▶ _Directions for this task_: Would you restate, exactly as they appear, the lines from the one containing "frame, +Z up;" through the end of the data below?

— start Record excerpts —

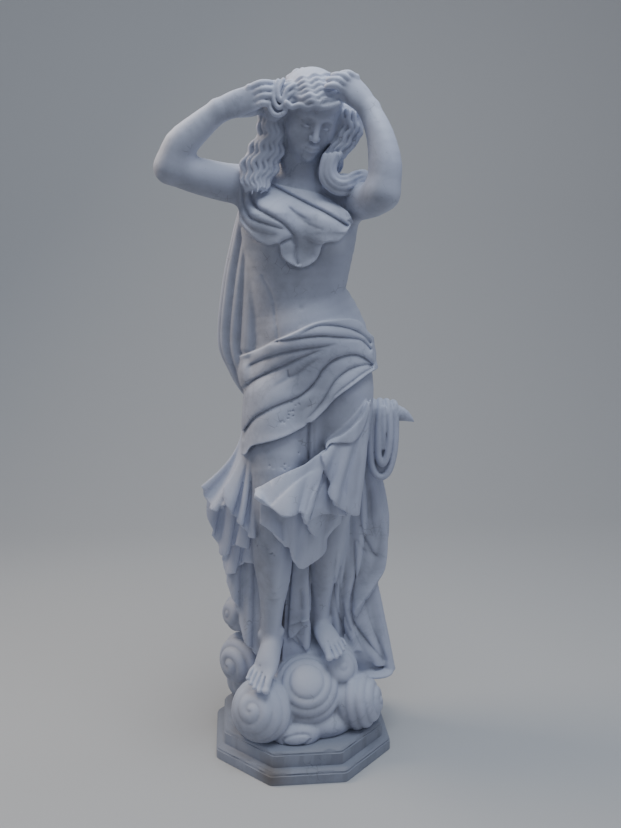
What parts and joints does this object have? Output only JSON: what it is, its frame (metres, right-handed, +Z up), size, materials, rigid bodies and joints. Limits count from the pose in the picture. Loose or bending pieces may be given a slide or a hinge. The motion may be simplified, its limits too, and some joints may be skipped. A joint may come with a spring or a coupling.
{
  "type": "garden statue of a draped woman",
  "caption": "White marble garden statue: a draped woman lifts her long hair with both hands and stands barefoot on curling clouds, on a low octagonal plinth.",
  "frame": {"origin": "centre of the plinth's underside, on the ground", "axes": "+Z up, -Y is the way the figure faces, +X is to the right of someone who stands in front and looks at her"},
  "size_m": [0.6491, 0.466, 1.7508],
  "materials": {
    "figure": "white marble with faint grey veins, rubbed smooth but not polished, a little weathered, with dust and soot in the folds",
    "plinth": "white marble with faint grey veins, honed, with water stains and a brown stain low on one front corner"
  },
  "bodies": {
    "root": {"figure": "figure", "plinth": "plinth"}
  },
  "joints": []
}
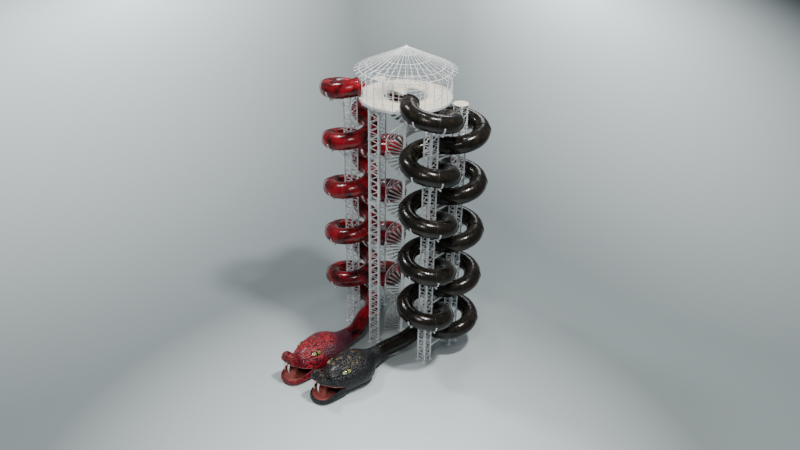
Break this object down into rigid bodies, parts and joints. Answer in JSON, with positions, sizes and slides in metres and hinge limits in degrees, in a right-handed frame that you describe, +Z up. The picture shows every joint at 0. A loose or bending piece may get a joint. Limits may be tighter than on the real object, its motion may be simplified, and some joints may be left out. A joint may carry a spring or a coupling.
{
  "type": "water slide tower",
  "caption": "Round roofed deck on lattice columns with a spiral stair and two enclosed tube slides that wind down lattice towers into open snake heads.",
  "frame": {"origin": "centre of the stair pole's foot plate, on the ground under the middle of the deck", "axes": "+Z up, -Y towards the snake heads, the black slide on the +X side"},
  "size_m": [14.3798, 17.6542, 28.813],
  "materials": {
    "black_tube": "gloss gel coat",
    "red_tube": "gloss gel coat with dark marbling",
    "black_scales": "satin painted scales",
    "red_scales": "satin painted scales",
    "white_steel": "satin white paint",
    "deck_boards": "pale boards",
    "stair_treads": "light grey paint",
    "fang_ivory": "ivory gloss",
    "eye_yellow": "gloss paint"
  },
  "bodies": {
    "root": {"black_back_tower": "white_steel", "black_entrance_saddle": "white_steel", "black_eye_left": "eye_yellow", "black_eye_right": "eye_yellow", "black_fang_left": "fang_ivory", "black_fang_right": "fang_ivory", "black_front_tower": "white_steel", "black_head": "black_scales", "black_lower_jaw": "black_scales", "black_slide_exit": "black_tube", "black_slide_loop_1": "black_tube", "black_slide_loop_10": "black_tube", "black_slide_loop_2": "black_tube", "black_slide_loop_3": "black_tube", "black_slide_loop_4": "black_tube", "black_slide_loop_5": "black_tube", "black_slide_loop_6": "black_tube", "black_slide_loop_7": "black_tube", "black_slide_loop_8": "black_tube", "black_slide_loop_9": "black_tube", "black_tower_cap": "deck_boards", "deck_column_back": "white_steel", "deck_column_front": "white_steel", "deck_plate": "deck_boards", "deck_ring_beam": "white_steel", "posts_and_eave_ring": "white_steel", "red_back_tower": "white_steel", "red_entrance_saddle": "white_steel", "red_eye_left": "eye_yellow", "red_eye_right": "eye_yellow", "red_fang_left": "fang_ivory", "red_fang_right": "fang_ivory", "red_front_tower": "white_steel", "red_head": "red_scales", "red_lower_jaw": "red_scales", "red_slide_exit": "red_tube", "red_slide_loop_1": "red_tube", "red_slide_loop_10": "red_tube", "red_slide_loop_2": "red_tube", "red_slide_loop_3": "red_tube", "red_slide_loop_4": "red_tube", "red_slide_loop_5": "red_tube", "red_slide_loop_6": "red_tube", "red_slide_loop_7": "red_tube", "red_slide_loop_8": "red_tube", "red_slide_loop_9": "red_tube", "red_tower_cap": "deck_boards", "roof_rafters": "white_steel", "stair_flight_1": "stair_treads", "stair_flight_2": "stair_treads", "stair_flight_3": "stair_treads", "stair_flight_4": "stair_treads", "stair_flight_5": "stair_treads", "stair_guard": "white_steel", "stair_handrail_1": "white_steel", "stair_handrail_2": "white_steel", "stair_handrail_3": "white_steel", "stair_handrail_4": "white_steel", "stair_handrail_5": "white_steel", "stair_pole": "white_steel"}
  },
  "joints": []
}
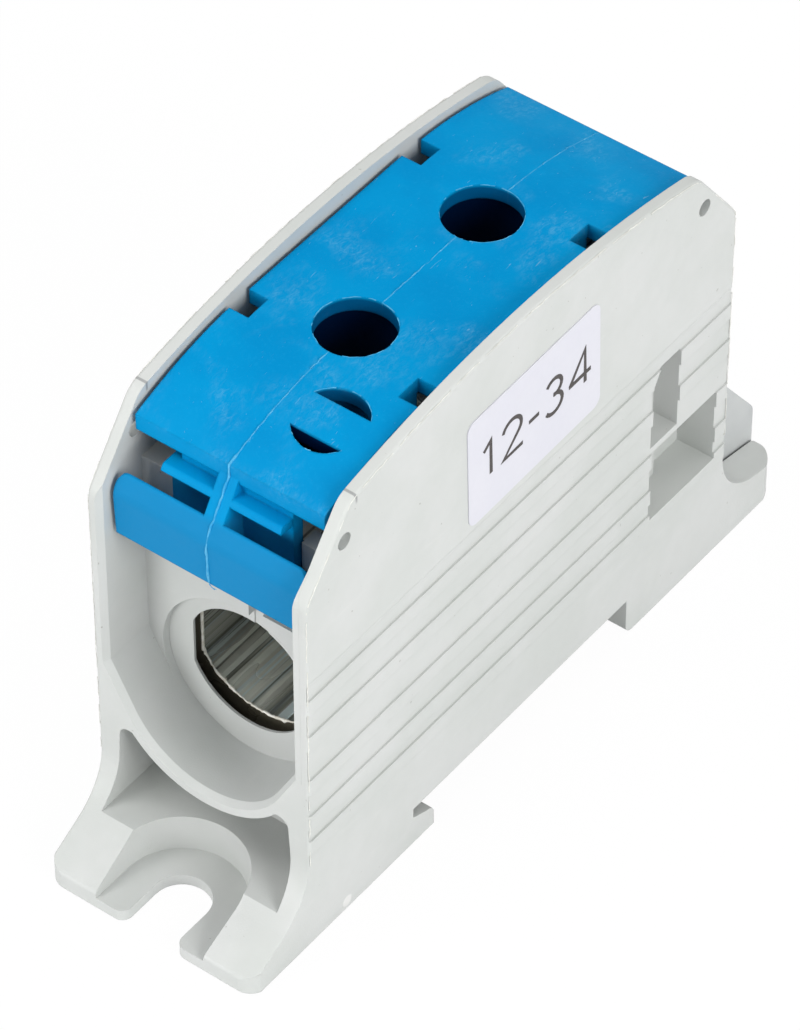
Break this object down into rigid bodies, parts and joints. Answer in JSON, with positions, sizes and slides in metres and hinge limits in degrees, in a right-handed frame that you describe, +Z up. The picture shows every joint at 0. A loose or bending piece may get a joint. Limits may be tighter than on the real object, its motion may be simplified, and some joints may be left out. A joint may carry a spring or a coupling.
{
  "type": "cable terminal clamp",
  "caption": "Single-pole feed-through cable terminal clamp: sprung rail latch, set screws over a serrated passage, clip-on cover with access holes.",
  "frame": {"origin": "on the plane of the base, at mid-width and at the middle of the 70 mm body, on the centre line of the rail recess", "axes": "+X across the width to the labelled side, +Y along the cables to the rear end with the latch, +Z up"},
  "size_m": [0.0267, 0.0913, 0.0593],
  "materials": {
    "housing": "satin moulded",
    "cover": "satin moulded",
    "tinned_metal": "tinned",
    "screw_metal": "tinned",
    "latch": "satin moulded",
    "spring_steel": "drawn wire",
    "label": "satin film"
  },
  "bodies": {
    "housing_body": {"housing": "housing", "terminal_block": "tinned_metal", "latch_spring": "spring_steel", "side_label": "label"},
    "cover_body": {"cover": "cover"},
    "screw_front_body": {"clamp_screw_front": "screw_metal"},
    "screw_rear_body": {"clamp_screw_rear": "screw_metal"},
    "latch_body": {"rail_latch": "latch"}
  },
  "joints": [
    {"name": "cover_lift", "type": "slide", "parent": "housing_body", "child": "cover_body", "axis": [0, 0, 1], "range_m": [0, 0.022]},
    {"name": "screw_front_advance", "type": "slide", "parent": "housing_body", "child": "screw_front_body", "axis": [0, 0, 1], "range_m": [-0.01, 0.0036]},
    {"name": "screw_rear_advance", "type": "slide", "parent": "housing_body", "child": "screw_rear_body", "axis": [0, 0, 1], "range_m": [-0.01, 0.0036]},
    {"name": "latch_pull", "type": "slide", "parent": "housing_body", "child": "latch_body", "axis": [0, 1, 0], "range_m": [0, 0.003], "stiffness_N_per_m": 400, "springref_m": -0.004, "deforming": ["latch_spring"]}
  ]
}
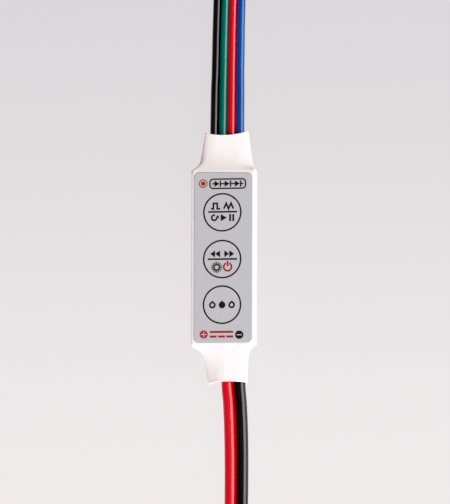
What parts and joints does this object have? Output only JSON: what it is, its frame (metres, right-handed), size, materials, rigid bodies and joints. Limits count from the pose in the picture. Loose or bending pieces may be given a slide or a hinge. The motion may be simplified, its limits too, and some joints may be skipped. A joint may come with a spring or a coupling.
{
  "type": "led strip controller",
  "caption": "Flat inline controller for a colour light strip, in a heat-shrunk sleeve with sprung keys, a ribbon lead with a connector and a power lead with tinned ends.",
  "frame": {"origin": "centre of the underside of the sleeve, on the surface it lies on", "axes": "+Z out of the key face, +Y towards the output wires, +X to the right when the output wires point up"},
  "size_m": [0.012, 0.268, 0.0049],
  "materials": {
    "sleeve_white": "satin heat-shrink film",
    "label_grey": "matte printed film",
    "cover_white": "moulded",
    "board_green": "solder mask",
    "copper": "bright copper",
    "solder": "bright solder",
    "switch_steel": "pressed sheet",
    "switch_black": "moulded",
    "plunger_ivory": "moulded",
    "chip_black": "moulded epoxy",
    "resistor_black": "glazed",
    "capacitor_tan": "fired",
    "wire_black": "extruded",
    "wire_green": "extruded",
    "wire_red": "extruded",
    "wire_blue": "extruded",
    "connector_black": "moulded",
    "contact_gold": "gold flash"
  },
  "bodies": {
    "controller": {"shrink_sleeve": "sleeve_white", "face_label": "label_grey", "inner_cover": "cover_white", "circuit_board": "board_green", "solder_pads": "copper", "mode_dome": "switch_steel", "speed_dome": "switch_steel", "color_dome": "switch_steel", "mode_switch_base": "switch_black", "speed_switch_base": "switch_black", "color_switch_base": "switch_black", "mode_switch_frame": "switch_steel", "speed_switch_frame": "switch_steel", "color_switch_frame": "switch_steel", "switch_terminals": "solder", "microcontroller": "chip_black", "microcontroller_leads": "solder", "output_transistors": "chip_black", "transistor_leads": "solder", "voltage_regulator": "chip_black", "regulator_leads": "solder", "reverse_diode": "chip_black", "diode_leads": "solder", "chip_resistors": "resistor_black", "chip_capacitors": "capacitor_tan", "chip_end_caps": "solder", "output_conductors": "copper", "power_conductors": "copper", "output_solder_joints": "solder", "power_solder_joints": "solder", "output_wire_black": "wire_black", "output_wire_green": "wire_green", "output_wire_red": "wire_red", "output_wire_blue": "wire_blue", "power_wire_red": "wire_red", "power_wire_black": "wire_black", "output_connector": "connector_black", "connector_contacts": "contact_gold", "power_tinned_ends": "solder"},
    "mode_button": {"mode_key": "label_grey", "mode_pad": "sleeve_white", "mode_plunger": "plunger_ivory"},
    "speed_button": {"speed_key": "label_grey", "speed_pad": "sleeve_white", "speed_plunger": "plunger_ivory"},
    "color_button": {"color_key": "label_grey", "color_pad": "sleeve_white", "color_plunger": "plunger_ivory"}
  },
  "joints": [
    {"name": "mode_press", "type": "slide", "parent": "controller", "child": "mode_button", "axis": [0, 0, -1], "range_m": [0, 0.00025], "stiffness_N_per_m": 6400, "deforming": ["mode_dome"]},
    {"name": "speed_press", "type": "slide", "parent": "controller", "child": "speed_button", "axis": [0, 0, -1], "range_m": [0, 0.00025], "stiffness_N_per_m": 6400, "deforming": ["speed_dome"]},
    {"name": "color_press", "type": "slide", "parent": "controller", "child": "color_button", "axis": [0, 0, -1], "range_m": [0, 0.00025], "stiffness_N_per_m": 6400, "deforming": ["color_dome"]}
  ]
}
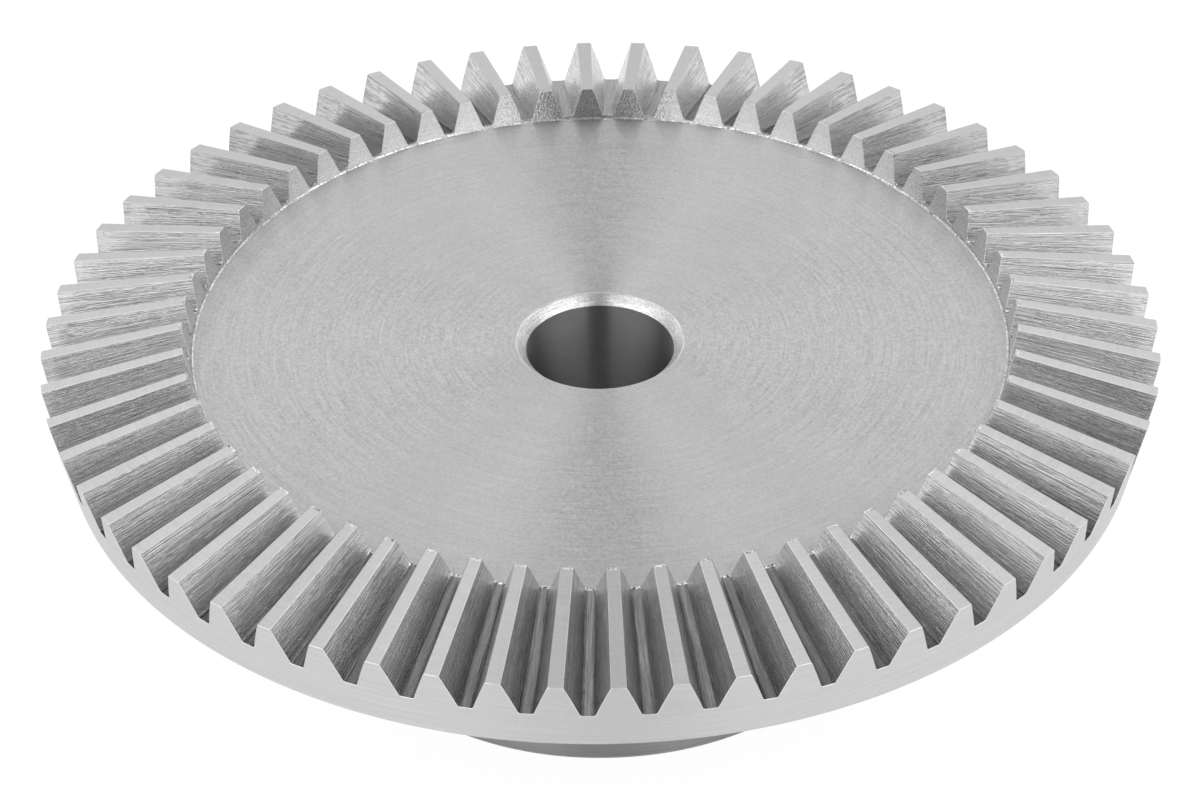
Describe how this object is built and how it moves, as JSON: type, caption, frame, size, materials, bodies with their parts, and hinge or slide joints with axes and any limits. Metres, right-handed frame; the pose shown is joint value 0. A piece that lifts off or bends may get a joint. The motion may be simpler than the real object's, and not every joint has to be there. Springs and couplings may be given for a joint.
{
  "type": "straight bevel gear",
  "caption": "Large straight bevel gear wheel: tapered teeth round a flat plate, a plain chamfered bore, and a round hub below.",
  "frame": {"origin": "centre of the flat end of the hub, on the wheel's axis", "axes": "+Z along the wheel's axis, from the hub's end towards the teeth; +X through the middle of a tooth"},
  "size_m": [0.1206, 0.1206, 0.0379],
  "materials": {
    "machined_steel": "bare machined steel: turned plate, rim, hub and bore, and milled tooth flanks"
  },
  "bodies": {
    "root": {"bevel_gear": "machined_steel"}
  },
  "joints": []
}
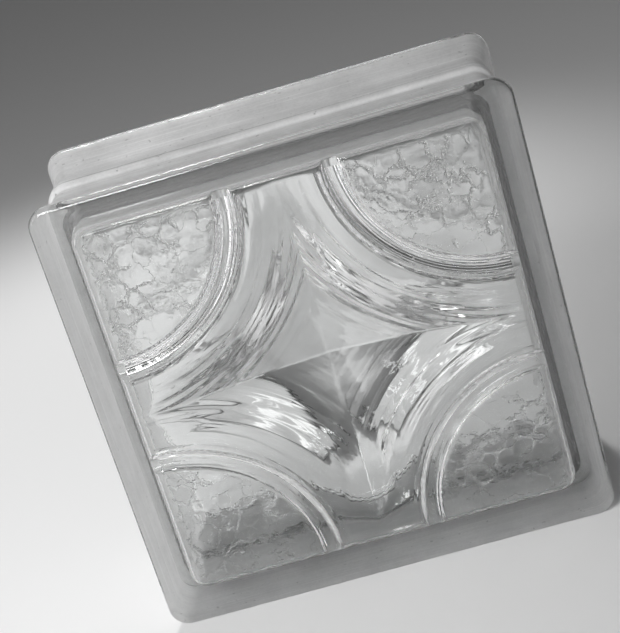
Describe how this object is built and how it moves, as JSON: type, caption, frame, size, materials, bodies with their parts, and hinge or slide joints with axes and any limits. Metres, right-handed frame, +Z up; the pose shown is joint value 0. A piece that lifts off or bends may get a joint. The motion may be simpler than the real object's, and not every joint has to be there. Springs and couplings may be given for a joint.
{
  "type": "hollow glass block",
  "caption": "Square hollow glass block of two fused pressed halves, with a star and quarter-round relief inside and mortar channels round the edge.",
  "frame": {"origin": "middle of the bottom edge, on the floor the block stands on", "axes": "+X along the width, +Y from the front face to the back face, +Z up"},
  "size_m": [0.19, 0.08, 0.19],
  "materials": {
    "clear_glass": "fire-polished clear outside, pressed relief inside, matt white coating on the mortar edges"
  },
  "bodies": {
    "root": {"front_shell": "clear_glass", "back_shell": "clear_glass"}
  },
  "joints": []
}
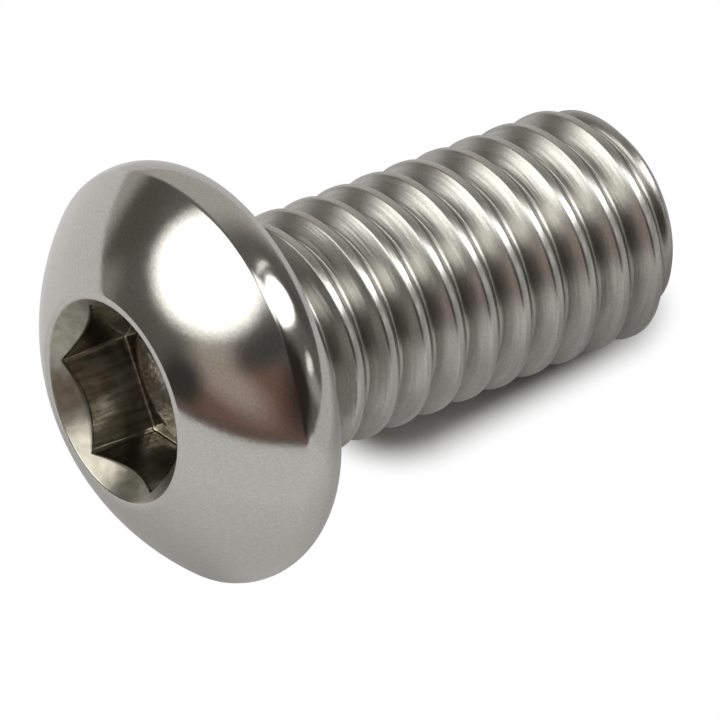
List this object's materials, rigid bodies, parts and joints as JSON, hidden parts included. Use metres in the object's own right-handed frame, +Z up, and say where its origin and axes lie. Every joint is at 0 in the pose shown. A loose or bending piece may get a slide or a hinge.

— end Record excerpts —

▶ _Response_:
Describe how this object is built and how it moves, as JSON: type, caption, frame, size, materials, bodies with their parts, and hinge or slide joints with axes and any limits. Metres, right-handed frame, +Z up; the pose shown is joint value 0. A piece that lifts off or bends may get a joint. The motion may be simpler than the real object's, and not every joint has to be there. Springs and couplings may be given for a joint.
{
  "type": "hollow glass block",
  "caption": "Square hollow glass block of two fused pressed halves, with a star and quarter-round relief inside and mortar channels round the edge.",
  "frame": {"origin": "middle of the bottom edge, on the floor the block stands on", "axes": "+X along the width, +Y from the front face to the back face, +Z up"},
  "size_m": [0.19, 0.08, 0.19],
  "materials": {
    "clear_glass": "fire-polished clear outside, pressed relief inside, matt white coating on the mortar edges"
  },
  "bodies": {
    "root": {"front_shell": "clear_glass", "back_shell": "clear_glass"}
  },
  "joints": []
}
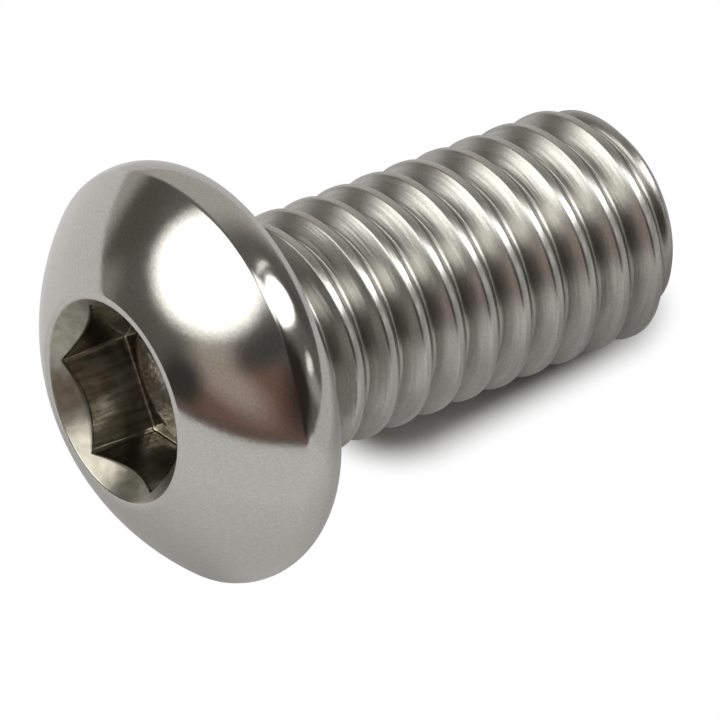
List this object's materials, rigid bodies, parts and joints as JSON, hidden parts included. Use metres in the object's own right-handed frame, +Z up, and say where its origin and axes lie. Every joint is at 0 in the pose shown. A loose or bending piece may get a slide or a hinge.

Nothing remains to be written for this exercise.